God is just, both in how he deals with us as a nation, as a people, as a family or even as a church, congregation, or synagogue. How he deals with communities due to the sin of the individual in its midst may be part of the way in which the Lord God Almighty deals with His people to draw them back in repentance to Himself. The message of the Tanach and the Apostolic Writings is clear, each of us is accountable before the Lord God for “what we have done as recorded in the books.” (Revelation 20:12). Understanding this principle helps us to further recognize that the sins of those around us and our own personal sins may have horrible consequences. The Lord God Almighty will deliver judgement in this life in the form of discipline for our sins, even to the second and the third generation. We should take this very seriously. We should be very thankful of what it says in Bamidbar / Numbers 14:18, “The Lord is slow to anger, abounding in love and forgiving sin and rebellion.” The Lord God allows a period of time for us to repent, to turn from our sinful ways, and to seek Him in His Word, and His Messiah Yeshua.

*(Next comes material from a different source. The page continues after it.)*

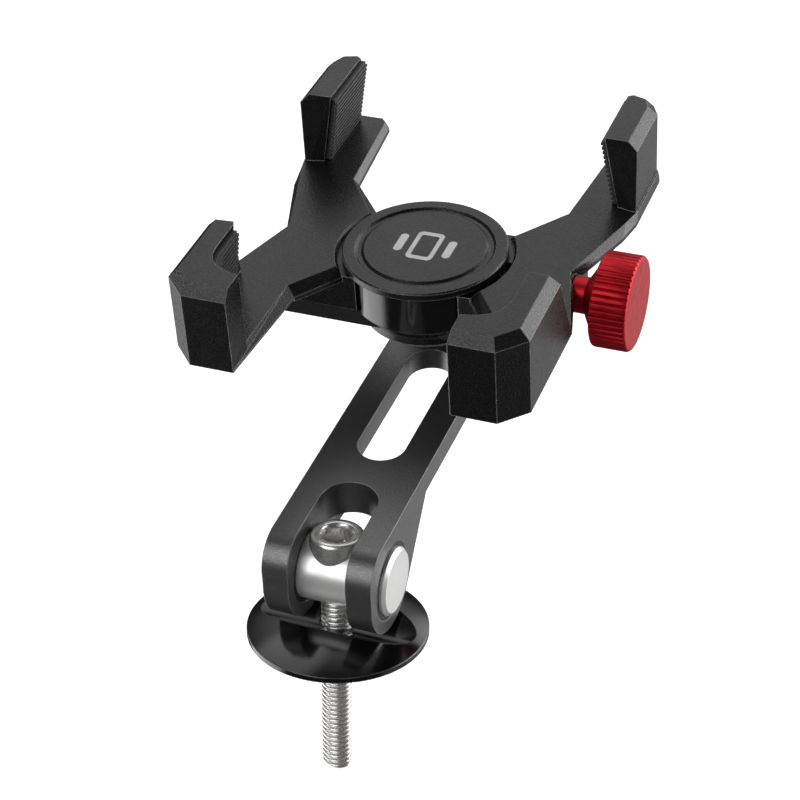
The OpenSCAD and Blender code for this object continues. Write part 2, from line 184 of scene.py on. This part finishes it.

Let us not take God’s grace in vain!

The Major point we can take away from this week’s Torah study is from 1 John 1:9 “If we confess our sin He is faithful and just to forgiven our sin and to cleanse us from all unrighteousness.” We are to live with a clear conscience by repenting and turning from our sins. The tension we see in the scriptures reminds us of the promise of God as opposed to the threat of sin. We are not to live in a deceptive way by considering the Lord God sees all and we are to be aware of the consequences of our sins remembering to live repentant lives in the Messiah Yeshua!